Here is the list of 13 Phase 2 Downstreaming Projects along with their project owners:
Projects 1-2
Construction of Petrol Refinery Facilities
State-Owned Enterprise Holding: PT Pertamina (Persero)
Location: Dumai (Riau), Cilacap (Central Java)
• Expansion of gasoline refinery capacity at existing facilities RU II Dumai and RU IV Cilacap with a total capacity of 62 MBSD, targeted to come online in Q4 2030.
• This project substitutes gasoline imports by up to 2 million KL per year or 9.47% of the national supply-demand gap, supports the fulfilment of the Pertamax Series from domestic production, and reduces imports of by-products including propylene and LPG.
• This project contributes to strengthening national energy resilience while maintaining energy price stability, which ultimately supports people’s purchasing power and economic activities.
Projects 3-4-5
Construction of Fuel Oil Operational Tanks
State-Owned Enterprise Holding: PT Pertamina (Persero)
Location: Palaran (East Kalimantan), Biak (Papua), Maumere (East Nusa Tenggara)
• Development of three fuel oil terminals in Palaran (37,000 KL), Biak (46,000 KL), and Maumere (70,000 KL) with a total additional capacity of 153,000 KL, increasing national storage capacity by 3.1%.
• Implemented by Pertamina Patra Niaga and targeted to come online in stages in 2027 (Maumere) and 2028 (Palaran, Biak).
• This project strengthens energy distribution reliability, especially in eastern Indonesia, thereby promoting equitable development and reducing inter-regional price disparities.
Project 6
Coal Processing Facility into DME
State-Owned Enterprise Holding: PT Pertamina (Persero), PT Mineral Industri Indonesia (Persero)
Location: Tanjung Enim (South Sumatra)
• Development of a DME production facility with a capacity of 1.4 million tonnes per year in Tanjung Enim, with PTBA as the operator and Pertamina Patra Niaga as the offtaker.
• This project substitutes LPG imports, which currently meet 80% of national needs.
• In addition to providing foreign exchange efficiency, this project strengthens domestic energy resilience and creates new job opportunities in the development of downstream energy-based industries.
Project 7
Development of Stainless Steel Manufacturing Facility from Nickel
State-Owned Enterprise Holding/Partner: PT Krakatau Steel (Persero) Tbk. / Tsingshan Group
Location: Indonesia Morowali Industrial Park (Central Sulawesi)
• Development of a stainless steel slab production facility with a capacity of 1.2 million tonnes per year based on local nickel through modern smelting and refining processes.

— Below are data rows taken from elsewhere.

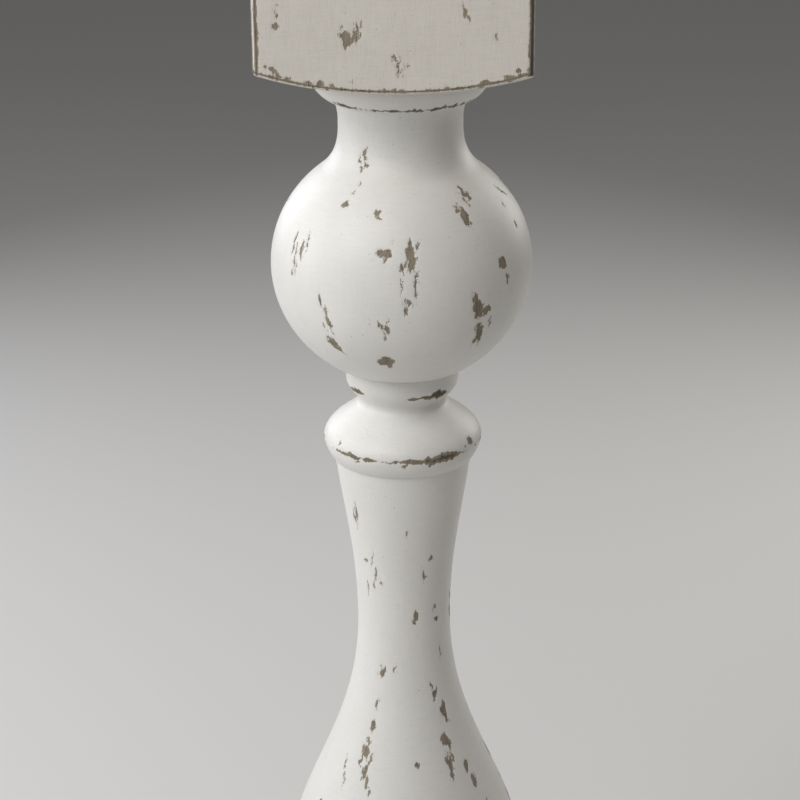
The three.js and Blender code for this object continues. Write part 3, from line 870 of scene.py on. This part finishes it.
# A block with a turned shoulder on one end; shoulderUp turns it over
def squareBlock(node, look, shoulderUp, flakes):
    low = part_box(node)[0].z / mm
    height, edge = look["height"] + section["hairline"], look["edge"]
    rim, outward, beyond = squareLoop(square["side"], square["arris"])
    reach = np.linalg.norm(rim, axis=1)
    ease = square["ease"]
    inset = rim - outward * ease
    insetReach = np.linalg.norm(inset, axis=1)
    direction = inset / insetReach[:, None]
    sideStart = pommelDrop(reach) + ease
    rings, fromArris = [], []
    for share in np.linspace(0, 1, square["shoulderRows"]):
        radius = flare["radius"] + (insetReach - flare["radius"]) * share
        rings.append(np.column_stack([direction * radius[:, None], pommelDrop(radius)]))
        fromArris.append(-(insetReach - radius) - ease * 1.5)
    for share in (0.25, 0.5, 0.75):
        bend = (1 - share) ** 2 * atHeight(inset, pommelDrop(insetReach))
        bend = bend + 2 * share * (1 - share) * atHeight(rim, pommelDrop(reach))
        rings.append(bend + share**2 * atHeight(rim, sideStart))
        fromArris.append(np.full(len(rim), -ease * 1.5 * (1 - share)))
    for share in finerAtEnds(1, *square["sideRows"]):
        rings.append(atHeight(rim, sideStart + (height - edge - sideStart) * share))
        fromArris.append((height - edge - sideStart) * share)
    for angle in np.linspace(0, math.pi / 2, 6)[1:]:
        eased = rim - outward * edge * (1 - math.cos(angle))
        rings.append(atHeight(eased, height - edge + edge * math.sin(angle)))
        fromArris.append(np.full(len(rim), square["unworn"]))
    outerRows = len(rings)
    for share in square["endRows"]:
        level = (rim - outward * edge) * (1 - share) + rim / reach[:, None] * look["pocket"] * share
        rings.append(atHeight(level, height))
        fromArris.append(np.full(len(rim), square["unworn"]))
    rings = np.stack(rings)
    points = rings.reshape(-1, 3)
    fromArris = np.concatenate(fromArris)
    beside = np.tile(beyond, len(rings))
    half = square["side"] / 2
    field = flakeField(points, [onFace(half, 0, *flake) for flake in flakes])
    field = np.maximum(field, rubbedLine(points, fromArris, look["lowerRub"]))
    # uprights are worn from the bend below the shoulder to the far arris
    walls = slice((square["shoulderRows"] + 1) * len(rim), outerRows * len(rim))
    field[walls] = np.maximum(field[walls], rubbedUpright(points[walls], beside[walls], look["uprightRub"]))
    field[: square["plainRows"] * len(rim)] = distressed["whole"]
    inward = np.clip(half - edge * 0.6 - np.abs(points[:, :2]).max(axis=1), 0, None)
    fromEnd = np.abs(points[:, 2] - (height - edge * 0.35)) + inward
    field = np.maximum(field, rubbedLine(points, fromEnd, look["upperRub"]))
    shape = sunken(rings, field)
    bore, spigot, floor = section["bore"], section["spigot"], section["socketDepth"]
    if shoulderUp:
        end = -section["spigotLength"]
        hidden = [(bore, height), (bore, end), (spigot, end), (spigot, 0)]
    else:
        pocketFloor = height - look["pocketDepth"]
        socket = spigot + section["clearance"]
        hidden = [(look["pocket"], height), (look["pocket"], pocketFloor), (bore, pocketFloor),
                  (bore, floor), (socket, floor), (socket, 0)]
    unit = rim / reach[:, None]
    inner = [atHeight(unit * radius, level) for radius, level in hidden]
    inner.append(atHeight(direction * flare["radius"], 0))
    inner[0] = rings[-1]
    for part in (shape, *inner):
        if shoulderUp:
            part[..., 2] = height - part[..., 2]
        part[..., 2] += low
    inner[0] = shape[-1]
    inner[-1] = shape[0]
    shell = Shell()
    shell.loft(shape, wear=field)
    shell.loft(inner)
    shell.build(node, squarePaint, "painted_wood")


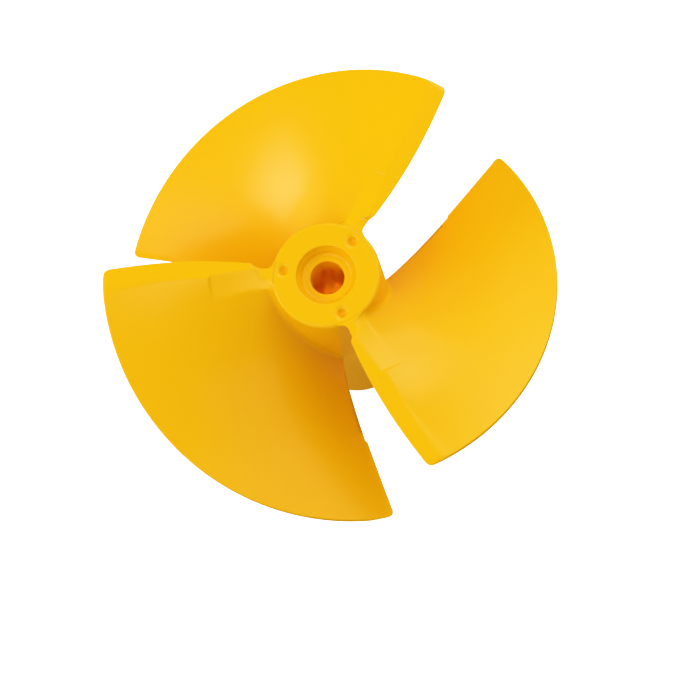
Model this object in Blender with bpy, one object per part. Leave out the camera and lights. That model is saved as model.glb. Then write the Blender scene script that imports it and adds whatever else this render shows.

• This initiative increases the added value of domestic minerals while driving industrial job creation and sustainable economic growth in industrial areas.
Project 8
Development of Carbon Steel Slab Production Facility from Local Iron Ore
State-Owned Enterprise Holding/Partner: PT Krakatau Steel (Persero) Tbk. / Xin Hai Group
Location: Cilegon (Banten)
• Development of a steel slab production facility with a capacity of 1.5 million tonnes per year through production process improvements and facility modernisation.